Noodles are thick and curly in korai-kei bowls, with a lot of bite and chew.

Korai-kei is also famous for the menma, or fermented bamboo shoots. I ordered the Take, naturally, which includes a little too much bamboo.

Take (1100yen)

As you can (or can't) see, the bamboo tends to obscure everything in the bowl. My uncle ordered the Oo-take, which is just obscene and overflowing with menma. The menma are thick and delicious, but its exhausting chewing these things one after another.

Ramenma Love!

Aichi, Nagoya, Showa-ku, Hiromicho 2-21-3
Closest stn: Sakurayama

Open from 11am-3pm and 5-8pm (closed Thursdays)


Monday, August 18, 2014

光来 Korai: cheap thrills

I was walking around Shinjuku and, as usual, was starving. But I had a plan to dine out with friends that night, so I needed something cheap and light. It also needed to be ramen.

And I got you, Korai, you unseemly-looking ramen shop on the west side of Shinjuku. The only problem was that the place was filled with ojisan, or old Japanese men, eating their ramen while drinking bottles and bottles of beer. I am a brave ramen soul, though, and entered anyway.! Or rather, very reasonably priced ramen. The most expensive item on the menu is 730 yen, and their standard shoyu ramen is only 400 yen. Cheap...light...perfect.

I also happen to love this type of old-school chukasoba. No unnecessary ingredients.

Chukasoba (400yen)

Curly noodles with good texture that absorb the soup. Even though it's cheap, the quality of the noodle flour, as well as the taste of the egg, were pretty good.

Japan plans to keep raising the sales tax, so cheap and tasty ramen like this might disappear in the near future. But to me, Korai Ramen is what ramen has always been about. I hope they keep serving and entertaining their regular ojisan customers for a long time.

Tokyo, Shinjuku-ku, Nishi-Shinjuku 7-14-12
Closest stn: Shinjuku

Open from 11am-3pm and 430-9pm (closed Sundays)


Friday, August 15, 2014

たけぞう Takezo: family plot

Another big Nagoya ramen shop, Takezo specializes in a little bit of everything. Think big set menus with ramen and gyoza, fried chicken, and rice with assorted toppings like fermented coe roe, grilled chashu, and Chinese twice-cooked pork and veggies.

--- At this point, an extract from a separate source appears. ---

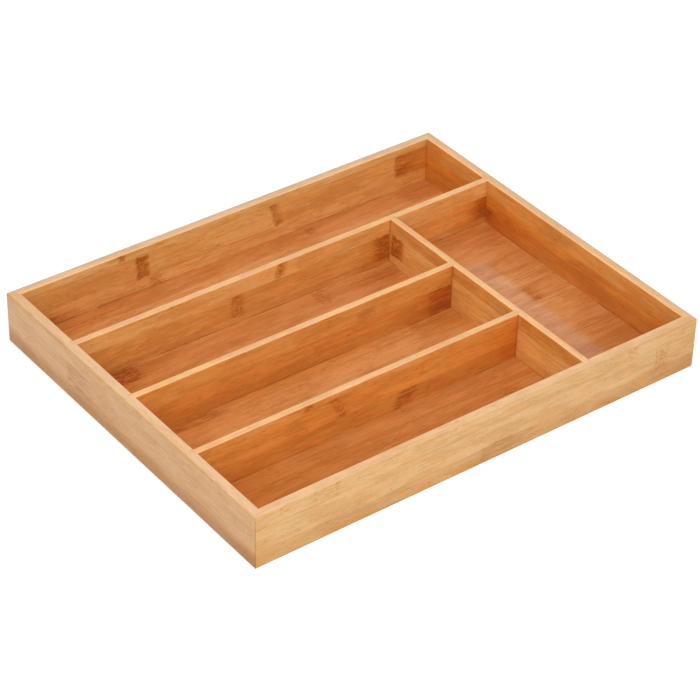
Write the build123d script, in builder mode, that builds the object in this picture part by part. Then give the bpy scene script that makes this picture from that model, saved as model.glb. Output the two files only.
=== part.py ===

Ramen places like these are almost more cafeteria that serves ramen than pure ramen joint. Shoyu, miso, tantanmen all get equal billing. My cousin ordered the "shoyu," though it looks like everything here has tonkotsu as a base. Deceptive.

Shoyu ramen (600yen)

The top of the menu is always the safest bet. In this case, a light and colorful tsukemen.

Tsukemen (750yen)

I had their special "black" tsukemen, which is their standard tsukemen dipping broth mixed with a thick black sesame seed oil.

For a ramen cafeteria, this isn't bad ramen! Black sesame oil is usually used as a supplemental topping, but here it's clearly the star. It's more of a paste than an oil, and the flavor and texture is appropriately thick and grainy. Nice change from the usual gyokai-tonkotsu tsukemen. Even the soup wari was different. While it's still the usual ramen water, it was also thicker and almost milk-like. It went extremely well with the black sesame.

The interior here is spacious and great for families. Most families. While I was eating, the family of eight who had just saw across from our table was berating the waiter severely for not bringing them enough cups of water. Classing up the joint!

With our shop, we want people to think...delicious!

Aichi, Tokai-shi, Kagiyamachi, Matsusaki 86
Closest stn: Takayokosuka (but 1.5 km away!)

Open from 11am-3pm and 6pm-midnight (closed Mondays)


Thursday, August 7, 2014

うま屋 ラーメン Umaya: Nagoya's main chain

The next few posts from dear old uncle Hearts will be on shops from the Aichi/Gifu region, in and around Nagoya in particular. I make trips out here every year to visit family and gorge on regional ramen/miso katsu/tebasaki.

Umaya is THE typical Nagoya ramen shop. Nagoya has a lot more space and unoccupied land than Tokyo, meaning that many restaurants are larger and cater to families. Ramen shops like Umaya are no exception, seating dozens of groups during lunch. I went to the Oike-koen branch, which is not among the best Umaya branches, but is fairly representative of their quality as a whole.

Umaya are a chain of ramen shops that have circled the Nagoya area for over fifteen years. They specialize in a tonkotsu shoyu ramen with thick, oily, pork-bone broth and curly noodles of medium thickness.

Tokusei ramen (580yen)

This isn't my favorite bowl, but it is among my favorite bowl prices: just 580 yen for the standard tonkoku ramen with extra kujo scallions. The price hasn't changed since they first opened!

At lunch, however, they serve a special set that comes with a bowl of fried rice. The fried rice is real, and it's spectacular. Mixed with bits of pork and special seasoning, this is really good stuff and probably worth a full order in lieu of the ramen.

Like so many places in Nagoya, if you don't have a car, you'll have trouble getting here. But if you have a vehicle, a starving family, and an insatiable desire for expertly prepared fried rice, Umaya won't hurt your wallet or your feelings too badly.